▶ **STATED TASK**
Extract all of the entries and give them again, word for word.

++++++++++++++++++++

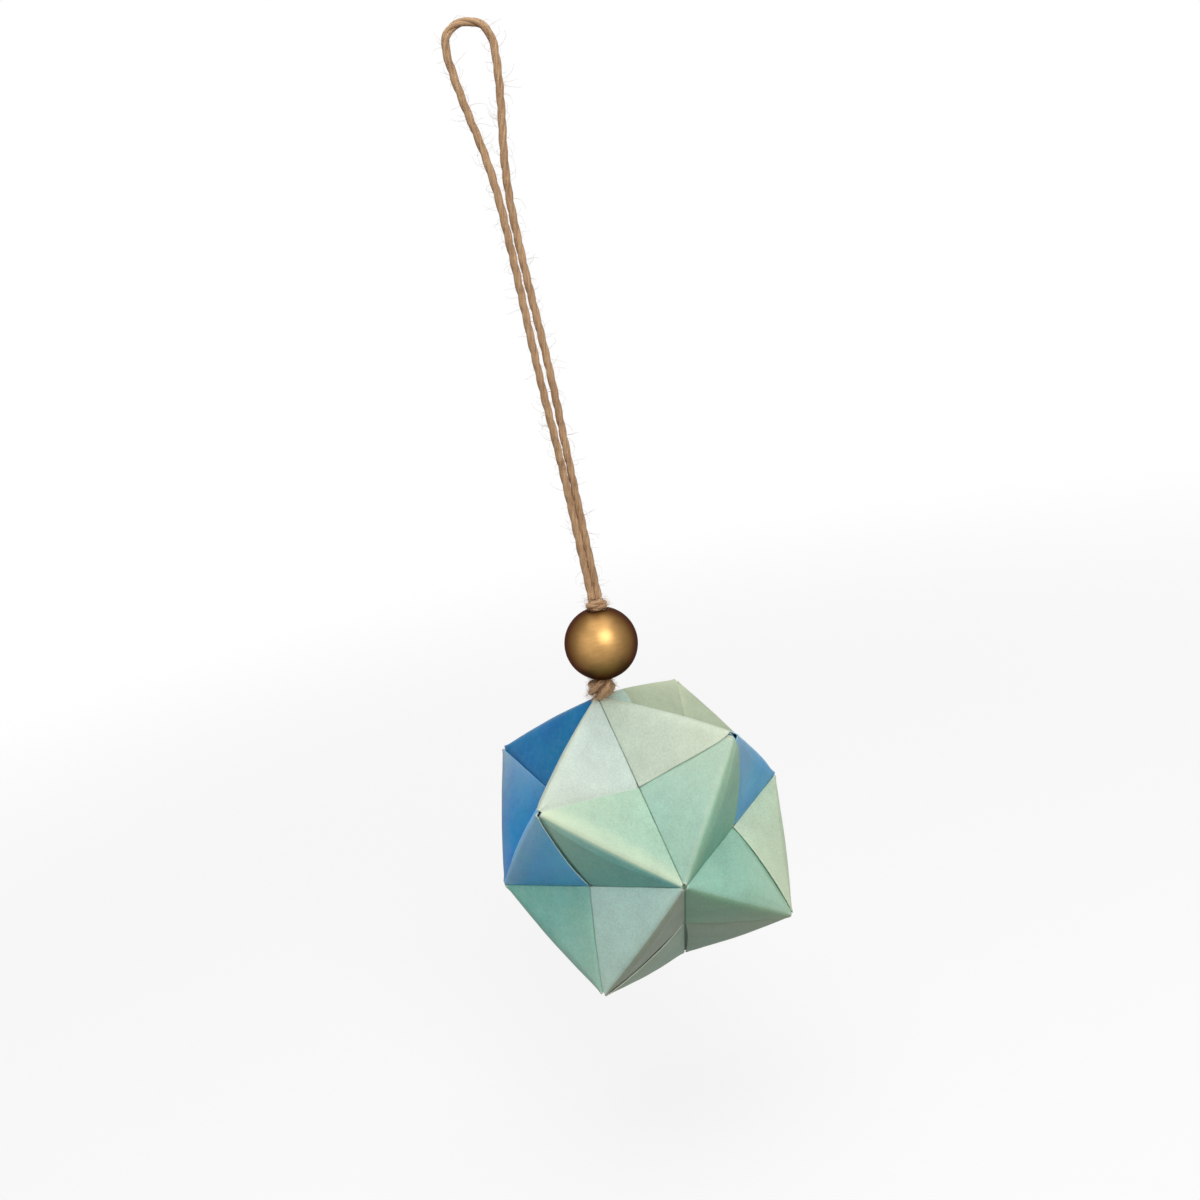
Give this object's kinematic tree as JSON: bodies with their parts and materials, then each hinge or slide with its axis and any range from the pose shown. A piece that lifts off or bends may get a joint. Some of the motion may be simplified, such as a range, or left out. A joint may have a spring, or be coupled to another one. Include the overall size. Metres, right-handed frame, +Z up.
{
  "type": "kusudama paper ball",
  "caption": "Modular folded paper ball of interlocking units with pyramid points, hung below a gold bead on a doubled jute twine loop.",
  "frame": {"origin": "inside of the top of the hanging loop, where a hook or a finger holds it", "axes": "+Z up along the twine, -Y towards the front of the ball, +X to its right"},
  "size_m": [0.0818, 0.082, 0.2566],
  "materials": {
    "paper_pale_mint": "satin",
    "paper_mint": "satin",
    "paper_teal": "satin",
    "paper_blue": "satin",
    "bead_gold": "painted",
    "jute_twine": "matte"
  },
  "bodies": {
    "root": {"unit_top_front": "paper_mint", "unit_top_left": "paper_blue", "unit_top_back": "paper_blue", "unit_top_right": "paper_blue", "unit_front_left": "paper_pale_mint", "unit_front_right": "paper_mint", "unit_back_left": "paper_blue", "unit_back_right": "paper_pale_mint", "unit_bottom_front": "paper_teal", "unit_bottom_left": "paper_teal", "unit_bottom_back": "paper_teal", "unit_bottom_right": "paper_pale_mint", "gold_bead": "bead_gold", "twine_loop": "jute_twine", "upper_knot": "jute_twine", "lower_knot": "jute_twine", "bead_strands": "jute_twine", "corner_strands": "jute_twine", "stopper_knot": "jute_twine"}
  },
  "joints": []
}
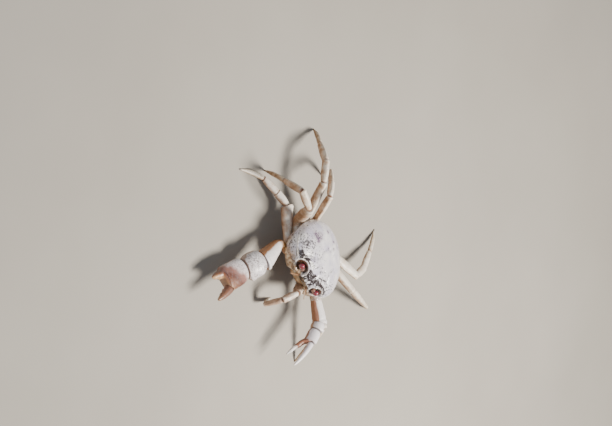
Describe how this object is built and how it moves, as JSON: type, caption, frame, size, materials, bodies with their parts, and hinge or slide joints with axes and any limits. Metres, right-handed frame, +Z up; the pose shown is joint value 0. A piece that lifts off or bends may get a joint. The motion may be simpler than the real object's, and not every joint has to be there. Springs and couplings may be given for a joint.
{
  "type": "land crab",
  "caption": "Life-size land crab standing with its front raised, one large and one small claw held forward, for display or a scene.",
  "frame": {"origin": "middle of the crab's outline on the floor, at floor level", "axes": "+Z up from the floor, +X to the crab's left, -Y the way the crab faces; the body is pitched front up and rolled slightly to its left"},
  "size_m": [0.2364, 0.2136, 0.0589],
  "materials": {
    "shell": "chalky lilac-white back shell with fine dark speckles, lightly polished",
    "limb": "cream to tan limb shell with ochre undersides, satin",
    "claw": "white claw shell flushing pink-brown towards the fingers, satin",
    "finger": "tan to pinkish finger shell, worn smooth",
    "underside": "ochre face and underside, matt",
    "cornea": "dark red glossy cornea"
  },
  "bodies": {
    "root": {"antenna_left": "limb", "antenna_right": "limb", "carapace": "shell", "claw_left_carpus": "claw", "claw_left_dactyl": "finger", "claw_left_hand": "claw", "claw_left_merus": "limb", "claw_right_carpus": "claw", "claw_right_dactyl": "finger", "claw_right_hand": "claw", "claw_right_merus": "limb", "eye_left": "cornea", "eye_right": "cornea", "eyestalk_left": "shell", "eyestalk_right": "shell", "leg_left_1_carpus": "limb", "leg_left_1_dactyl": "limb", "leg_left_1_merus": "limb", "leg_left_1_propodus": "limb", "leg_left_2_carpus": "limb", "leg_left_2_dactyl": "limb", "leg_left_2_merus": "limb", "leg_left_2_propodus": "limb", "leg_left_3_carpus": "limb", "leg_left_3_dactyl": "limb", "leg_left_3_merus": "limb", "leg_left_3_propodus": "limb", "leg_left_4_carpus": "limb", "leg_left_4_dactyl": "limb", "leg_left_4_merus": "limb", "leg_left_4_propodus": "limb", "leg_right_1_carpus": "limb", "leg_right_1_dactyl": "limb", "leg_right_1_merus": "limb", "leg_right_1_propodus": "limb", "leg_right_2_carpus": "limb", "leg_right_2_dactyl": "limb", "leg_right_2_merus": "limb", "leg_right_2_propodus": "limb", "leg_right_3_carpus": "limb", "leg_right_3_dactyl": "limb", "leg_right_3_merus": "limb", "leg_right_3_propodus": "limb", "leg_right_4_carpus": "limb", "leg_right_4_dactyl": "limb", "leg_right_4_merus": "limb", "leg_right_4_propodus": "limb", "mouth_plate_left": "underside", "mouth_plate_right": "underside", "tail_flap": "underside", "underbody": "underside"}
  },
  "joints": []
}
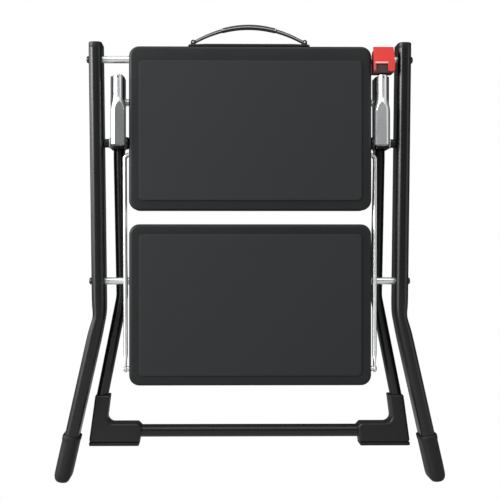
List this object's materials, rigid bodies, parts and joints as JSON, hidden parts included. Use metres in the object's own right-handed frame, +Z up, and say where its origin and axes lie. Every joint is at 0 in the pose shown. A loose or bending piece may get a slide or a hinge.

++++++++++++++++++++

▶ **OUTPUT OF THE EXERCISE**
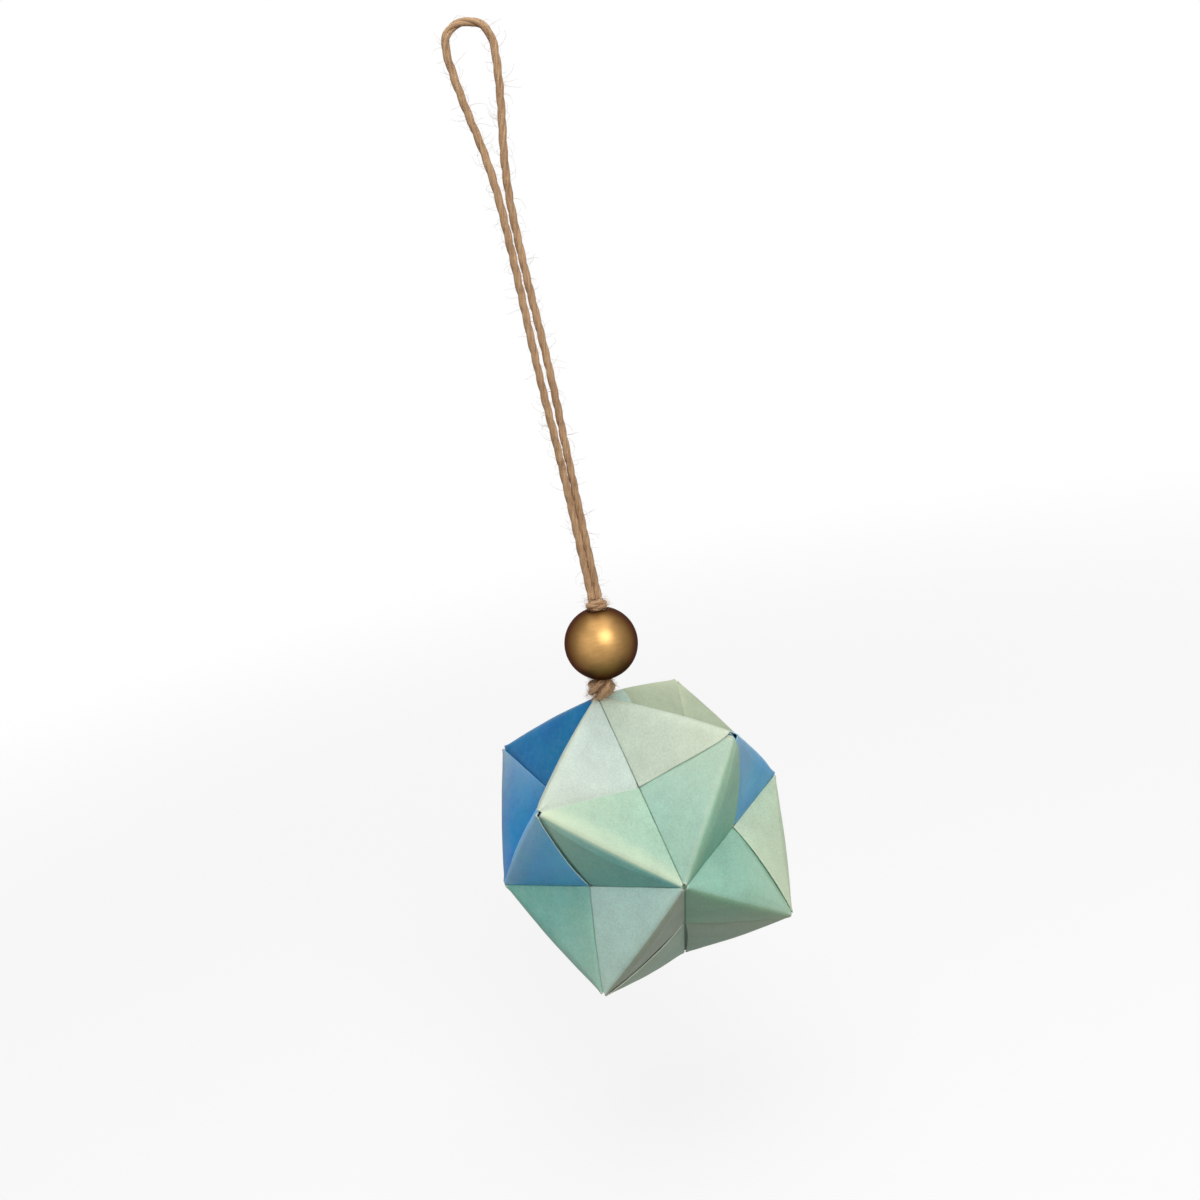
Give this object's kinematic tree as JSON: bodies with their parts and materials, then each hinge or slide with its axis and any range from the pose shown. A piece that lifts off or bends may get a joint. Some of the motion may be simplified, such as a range, or left out. A joint may have a spring, or be coupled to another one. Include the overall size. Metres, right-handed frame, +Z up.
{
  "type": "kusudama paper ball",
  "caption": "Modular folded paper ball of interlocking units with pyramid points, hung below a gold bead on a doubled jute twine loop.",
  "frame": {"origin": "inside of the top of the hanging loop, where a hook or a finger holds it", "axes": "+Z up along the twine, -Y towards the front of the ball, +X to its right"},
  "size_m": [0.0818, 0.082, 0.2566],
  "materials": {
    "paper_pale_mint": "satin",
    "paper_mint": "satin",
    "paper_teal": "satin",
    "paper_blue": "satin",
    "bead_gold": "painted",
    "jute_twine": "matte"
  },
  "bodies": {
    "root": {"unit_top_front": "paper_mint", "unit_top_left": "paper_blue", "unit_top_back": "paper_blue", "unit_top_right": "paper_blue", "unit_front_left": "paper_pale_mint", "unit_front_right": "paper_mint", "unit_back_left": "paper_blue", "unit_back_right": "paper_pale_mint", "unit_bottom_front": "paper_teal", "unit_bottom_left": "paper_teal", "unit_bottom_back": "paper_teal", "unit_bottom_right": "paper_pale_mint", "gold_bead": "bead_gold", "twine_loop": "jute_twine", "upper_knot": "jute_twine", "lower_knot": "jute_twine", "bead_strands": "jute_twine", "corner_strands": "jute_twine", "stopper_knot": "jute_twine"}
  },
  "joints": []
}
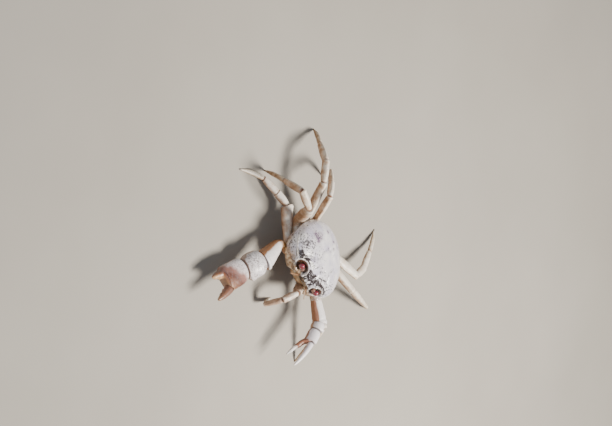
Describe how this object is built and how it moves, as JSON: type, caption, frame, size, materials, bodies with their parts, and hinge or slide joints with axes and any limits. Metres, right-handed frame, +Z up; the pose shown is joint value 0. A piece that lifts off or bends may get a joint. The motion may be simpler than the real object's, and not every joint has to be there. Springs and couplings may be given for a joint.
{
  "type": "land crab",
  "caption": "Life-size land crab standing with its front raised, one large and one small claw held forward, for display or a scene.",
  "frame": {"origin": "middle of the crab's outline on the floor, at floor level", "axes": "+Z up from the floor, +X to the crab's left, -Y the way the crab faces; the body is pitched front up and rolled slightly to its left"},
  "size_m": [0.2364, 0.2136, 0.0589],
  "materials": {
    "shell": "chalky lilac-white back shell with fine dark speckles, lightly polished",
    "limb": "cream to tan limb shell with ochre undersides, satin",
    "claw": "white claw shell flushing pink-brown towards the fingers, satin",
    "finger": "tan to pinkish finger shell, worn smooth",
    "underside": "ochre face and underside, matt",
    "cornea": "dark red glossy cornea"
  },
  "bodies": {
    "root": {"antenna_left": "limb", "antenna_right": "limb", "carapace": "shell", "claw_left_carpus": "claw", "claw_left_dactyl": "finger", "claw_left_hand": "claw", "claw_left_merus": "limb", "claw_right_carpus": "claw", "claw_right_dactyl": "finger", "claw_right_hand": "claw", "claw_right_merus": "limb", "eye_left": "cornea", "eye_right": "cornea", "eyestalk_left": "shell", "eyestalk_right": "shell", "leg_left_1_carpus": "limb", "leg_left_1_dactyl": "limb", "leg_left_1_merus": "limb", "leg_left_1_propodus": "limb", "leg_left_2_carpus": "limb", "leg_left_2_dactyl": "limb", "leg_left_2_merus": "limb", "leg_left_2_propodus": "limb", "leg_left_3_carpus": "limb", "leg_left_3_dactyl": "limb", "leg_left_3_merus": "limb", "leg_left_3_propodus": "limb", "leg_left_4_carpus": "limb", "leg_left_4_dactyl": "limb", "leg_left_4_merus": "limb", "leg_left_4_propodus": "limb", "leg_right_1_carpus": "limb", "leg_right_1_dactyl": "limb", "leg_right_1_merus": "limb", "leg_right_1_propodus": "limb", "leg_right_2_carpus": "limb", "leg_right_2_dactyl": "limb", "leg_right_2_merus": "limb", "leg_right_2_propodus": "limb", "leg_right_3_carpus": "limb", "leg_right_3_dactyl": "limb", "leg_right_3_merus": "limb", "leg_right_3_propodus": "limb", "leg_right_4_carpus": "limb", "leg_right_4_dactyl": "limb", "leg_right_4_merus": "limb", "leg_right_4_propodus": "limb", "mouth_plate_left": "underside", "mouth_plate_right": "underside", "tail_flap": "underside", "underbody": "underside"}
  },
  "joints": []
}
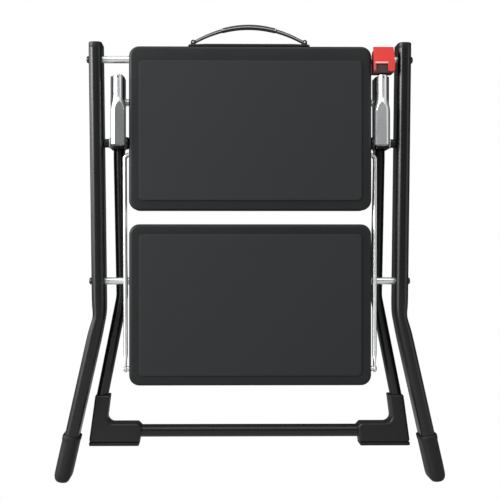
List this object's materials, rigid bodies, parts and joints as JSON, hidden parts included. Use metres in the object's own right-handed frame, +Z up, and say where its origin and axes lie. Every joint is at 0 in the pose shown. A loose or bending piece may get a slide or a hinge.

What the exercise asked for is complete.